#### SHORT TASK
Only a number is wanted: how many lines in these records contain the word "pose"?

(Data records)
_____

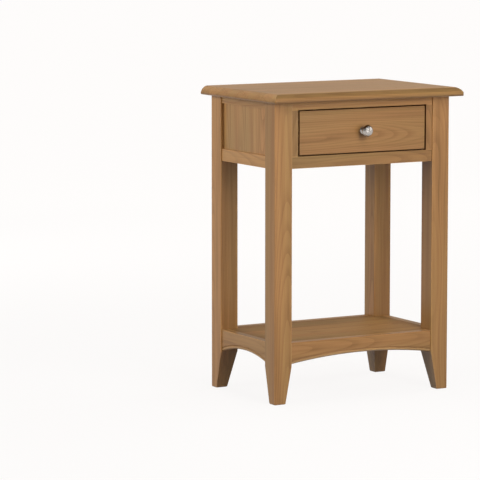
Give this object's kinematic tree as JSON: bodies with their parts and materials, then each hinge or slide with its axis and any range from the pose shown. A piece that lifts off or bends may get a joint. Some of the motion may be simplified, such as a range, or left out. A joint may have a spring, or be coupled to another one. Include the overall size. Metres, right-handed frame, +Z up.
{
  "type": "telephone table",
  "caption": "Small oak table with a moulded top, tapered square legs, a side-hung dovetailed drawer with a round knob, and a low shelf inside arched aprons.",
  "frame": {"origin": "on the floor under the middle of the tabletop", "axes": "+Z up, the drawer opens towards -Y, +X to the right as seen from the front"},
  "size_m": [0.536, 0.365, 0.75],
  "materials": {
    "oak": "satin lacquer over light oak",
    "drawer_oak": "sanded light oak",
    "plywood": "sanded plywood",
    "nickel": "satin nickel",
    "screw_steel": "zinc-plated steel"
  },
  "bodies": {
    "frame": {"tabletop": "oak", "leg_front_left": "oak", "leg_front_right": "oak", "leg_back_left": "oak", "leg_back_right": "oak", "front_top_rail": "oak", "front_bottom_rail": "oak", "front_stile_left": "oak", "front_stile_right": "oak", "left_top_rail": "oak", "left_bottom_rail": "oak", "left_panel": "oak", "right_top_rail": "oak", "right_bottom_rail": "oak", "right_panel": "oak", "back_top_rail": "oak", "back_bottom_rail": "oak", "back_panel": "oak", "shelf": "oak", "apron_front": "oak", "apron_right": "oak", "apron_back": "oak", "apron_left": "oak", "drawer_runner_left": "oak", "top_batten_left": "oak", "drawer_runner_right": "oak", "top_batten_right": "oak", "runner_screws": "screw_steel"},
    "drawer": {"drawer_front": "oak", "drawer_side_left": "drawer_oak", "drawer_side_right": "drawer_oak", "drawer_back": "drawer_oak", "drawer_bottom": "plywood", "knob": "nickel", "knob_bolt": "screw_steel"}
  },
  "joints": [
    {"name": "drawer_slide", "type": "slide", "parent": "frame", "child": "drawer", "axis": [0, -1, 0], "range_m": [0, 0.2]}
  ]
}
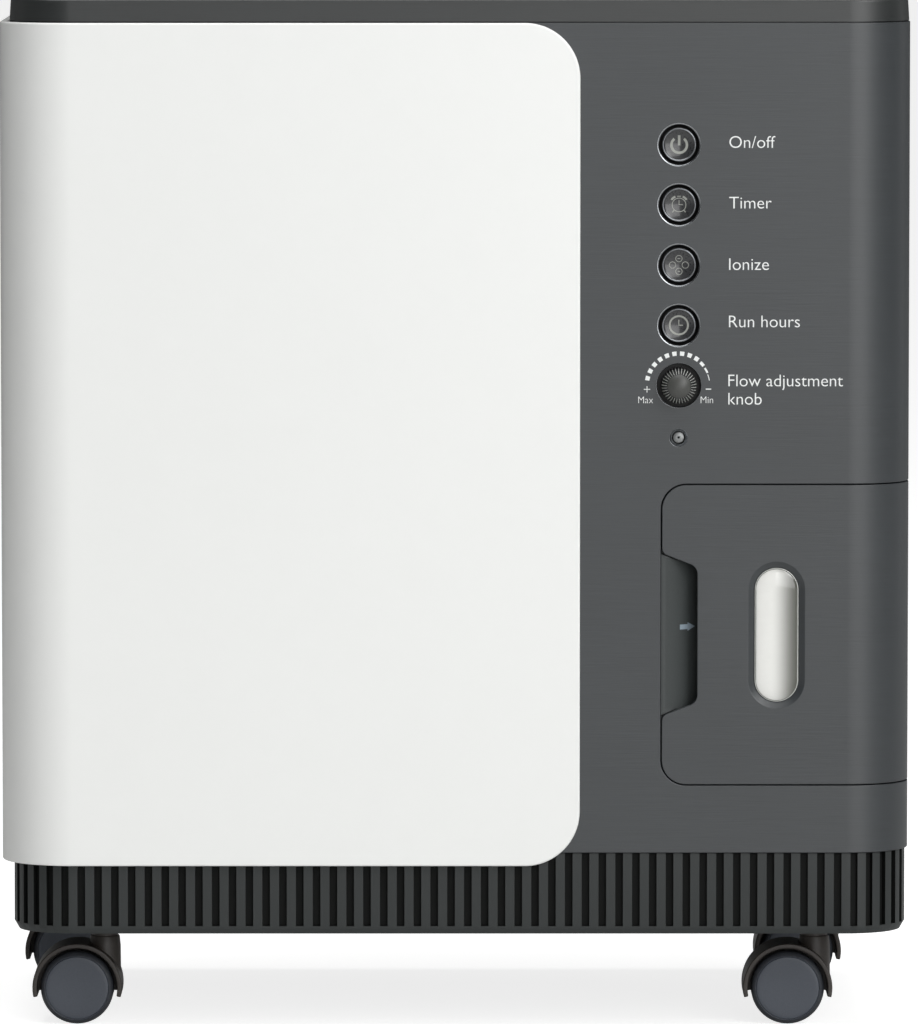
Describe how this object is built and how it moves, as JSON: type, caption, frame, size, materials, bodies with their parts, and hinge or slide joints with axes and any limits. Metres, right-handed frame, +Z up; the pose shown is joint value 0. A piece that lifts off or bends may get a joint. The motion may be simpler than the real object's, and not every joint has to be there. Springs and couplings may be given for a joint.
{
  "type": "oxygen concentrator",
  "caption": "Upright box on casters with a glossy front panel, push buttons, a flow knob, an outlet and a humidifier door.",
  "frame": {"origin": "on the floor under the middle of the object's bounding box", "axes": "+Z up, -Y out of the front face with the buttons, +X to the right seen from the front"},
  "size_m": [0.4, 0.24, 0.4547],
  "materials": {
    "body_gray": "dark grey ABS, fine brushed texture",
    "panel_white": "glossy white ABS",
    "cover_black": "black ABS, satin",
    "base_black": "black ABS, ribbed",
    "button_black": "dark smoked caps, satin gloss",
    "knob_black": "black plastic, knurled",
    "liner_gray": "moulded liner plastic",
    "circuit_board": "green laminate",
    "brass": "turned brass",
    "spigot_metal": "turned, satin",
    "window_clear": "pearly translucent window",
    "bottle_clear": "clear polycarbonate",
    "steel": "ground steel",
    "sheet_steel": "zinc-plated sheet",
    "filter_foam": "open-cell filter foam",
    "inlet_black": "black moulded plastic",
    "hood_black": "black nylon, satin",
    "wheel_gray": "dark grey nylon",
    "cast_aluminium": "die cast",
    "motor_black": "black enamel",
    "rubber": "moulded rubber",
    "tank_white": "white powder coat",
    "copper": "drawn copper tube"
  },
  "bodies": {
    "cabinet": {"front_shell": "body_gray", "rear_shell": "body_gray", "front_panel": "panel_white", "top_cover": "cover_black", "base_tray": "base_black", "control_frame": "liner_gray", "button_board": "circuit_board", "flow_valve": "brass", "outlet_nozzle": "spigot_metal", "humidifier_bay": "liner_gray", "humidifier_bottle": "bottle_clear", "humidifier_cap": "liner_gray", "door_hinge_pin": "steel", "mains_inlet": "inlet_black", "bulkhead": "sheet_steel", "fan_shelf": "sheet_steel", "compressor_motor": "motor_black", "compressor_head_left": "cast_aluminium", "compressor_head_right": "cast_aluminium", "compressor_mount_1": "rubber", "compressor_mount_2": "rubber", "compressor_mount_3": "rubber", "compressor_mount_4": "rubber", "cooling_fan_frame": "inlet_black", "cooling_coil": "copper", "sieve_tower_front": "tank_white", "sieve_tower_rear": "tank_white", "oxygen_tank": "tank_white", "valve_manifold": "liner_gray", "product_tube": "rubber", "power_board": "circuit_board", "ion_generator": "liner_gray"},
    "power_key": {"power_button": "button_black"},
    "timer_key": {"timer_button": "button_black"},
    "ion_key": {"ion_button": "button_black"},
    "hours_key": {"hours_button": "button_black"},
    "flow_control": {"flow_knob": "knob_black", "valve_spindle": "brass"},
    "bay_door": {"humidifier_door": "body_gray", "door_window": "window_clear"},
    "filter_door": {"filter_cover": "body_gray", "intake_filter": "filter_foam"},
    "compressor_rotor": {"compressor_shaft": "steel"},
    "fan_rotor": {"cooling_fan_rotor": "inlet_black"},
    "caster_front_left": {"caster_hood_front_left": "hood_black", "caster_axle_front_left": "steel"},
    "wheel_front_left_near": {"caster_wheel_front_left_near": "wheel_gray"},
    "wheel_front_left_far": {"caster_wheel_front_left_far": "wheel_gray"},
    "caster_front_right": {"caster_hood_front_right": "hood_black", "caster_axle_front_right": "steel"},
    "wheel_front_right_near": {"caster_wheel_front_right_near": "wheel_gray"},
    "wheel_front_right_far": {"caster_wheel_front_right_far": "wheel_gray"},
    "caster_rear_left": {"caster_hood_rear_left": "hood_black", "caster_axle_rear_left": "steel"},
    "wheel_rear_left_near": {"caster_wheel_rear_left_near": "wheel_gray"},
    "wheel_rear_left_far": {"caster_wheel_rear_left_far": "wheel_gray"},
    "caster_rear_right": {"caster_hood_rear_right": "hood_black", "caster_axle_rear_right": "steel"},
    "wheel_rear_right_near": {"caster_wheel_rear_right_near": "wheel_gray"},
    "wheel_rear_right_far": {"caster_wheel_rear_right_far": "wheel_gray"}
  },
  "joints": [
    {"name": "power_press", "type": "slide", "parent": "cabinet", "child": "power_key", "axis": [0, 1, 0], "range_m": [0, 0.0015], "stiffness_N_per_m": 400},
    {"name": "timer_press", "type": "slide", "parent": "cabinet", "child": "timer_key", "axis": [0, 1, 0], "range_m": [0, 0.0015], "stiffness_N_per_m": 400},
    {"name": "ion_press", "type": "slide", "parent": "cabinet", "child": "ion_key", "axis": [0, 1, 0], "range_m": [0, 0.0015], "stiffness_N_per_m": 400},
    {"name": "hours_press", "type": "slide", "parent": "cabinet", "child": "hours_key", "axis": [0, 1, 0], "range_m": [0, 0.0015], "stiffness_N_per_m": 400},
    {"name": "flow_turn", "type": "hinge", "parent": "cabinet", "child": "flow_control", "pos_m": [0.098, -0.111, 0.286], "axis": [0, 1, 0], "range_deg": [-90, 90]},
    {"name": "door_hinge", "type": "hinge", "parent": "cabinet", "child": "bay_door", "pos_m": [0.1955, -0.052, 0.1763], "axis": [0, 0, 1], "range_deg": [0, 95]},
    {"name": "filter_pull", "type": "slide", "parent": "cabinet", "child": "filter_door", "axis": [0, 1, 0], "range_m": [0, 0.06]},
    {"name": "compressor_spin", "type": "hinge", "parent": "cabinet", "child": "compressor_rotor", "pos_m": [-0.06, 0.01, 0.118], "axis": [1, 0, 0], "continuous": true},
    {"name": "fan_spin", "type": "hinge", "parent": "cabinet", "child": "fan_rotor", "pos_m": [-0.06, 0.01, 0.243], "axis": [0, 0, 1], "continuous": true},
    {"name": "swivel_front_left", "type": "hinge", "parent": "cabinet", "child": "caster_front_left", "pos_m": [-0.1555, -0.068, 0.044], "axis": [0, 0, 1], "continuous": true},
    {"name": "roll_front_left_near", "type": "hinge", "parent": "caster_front_left", "child": "wheel_front_left_near", "pos_m": [-0.1675, -0.068, 0.0162], "axis": [0, 1, 0], "continuous": true},
    {"name": "roll_front_left_far", "type": "hinge", "parent": "caster_front_left", "child": "wheel_front_left_far", "pos_m": [-0.1675, -0.068, 0.0162], "axis": [0, 1, 0], "continuous": true},
    {"name": "swivel_front_right", "type": "hinge", "parent": "cabinet", "child": "caster_front_right", "pos_m": [0.1595, -0.068, 0.044], "axis": [0, 0, 1], "continuous": true},
    {"name": "roll_front_right_near", "type": "hinge", "parent": "caster_front_right", "child": "wheel_front_right_near", "pos_m": [0.1475, -0.068, 0.0162], "axis": [0, 1, 0], "continuous": true},
    {"name": "roll_front_right_far", "type": "hinge", "parent": "caster_front_right", "child": "wheel_front_right_far", "pos_m": [0.1475, -0.068, 0.0162], "axis": [0, 1, 0], "continuous": true},
    {"name": "swivel_rear_left", "type": "hinge", "parent": "cabinet", "child": "caster_rear_left", "pos_m": [-0.1645, 0.062, 0.044], "axis": [0, 0, 1], "continuous": true},
    {"name": "roll_rear_left_near", "type": "hinge", "parent": "caster_rear_left", "child": "wheel_rear_left_near", "pos_m": [-0.1765, 0.062, 0.0162], "axis": [0, 1, 0], "continuous": true},
    {"name": "roll_rear_left_far", "type": "hinge", "parent": "caster_rear_left", "child": "wheel_rear_left_far", "pos_m": [-0.1765, 0.062, 0.0162], "axis": [0, 1, 0], "continuous": true},
    {"name": "swivel_rear_right", "type": "hinge", "parent": "cabinet", "child": "caster_rear_right", "pos_m": [0.1685, 0.062, 0.044], "axis": [0, 0, 1], "continuous": true},
    {"name": "roll_rear_right_near", "type": "hinge", "parent": "caster_rear_right", "child": "wheel_rear_right_near", "pos_m": [0.1565, 0.062, 0.0162], "axis": [0, 1, 0], "continuous": true},
    {"name": "roll_rear_right_far", "type": "hinge", "parent": "caster_rear_right", "child": "wheel_rear_right_far", "pos_m": [0.1565, 0.062, 0.0162], "axis": [0, 1, 0], "continuous": true}
  ]
}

_____

#### PROBLEM SOLUTION
2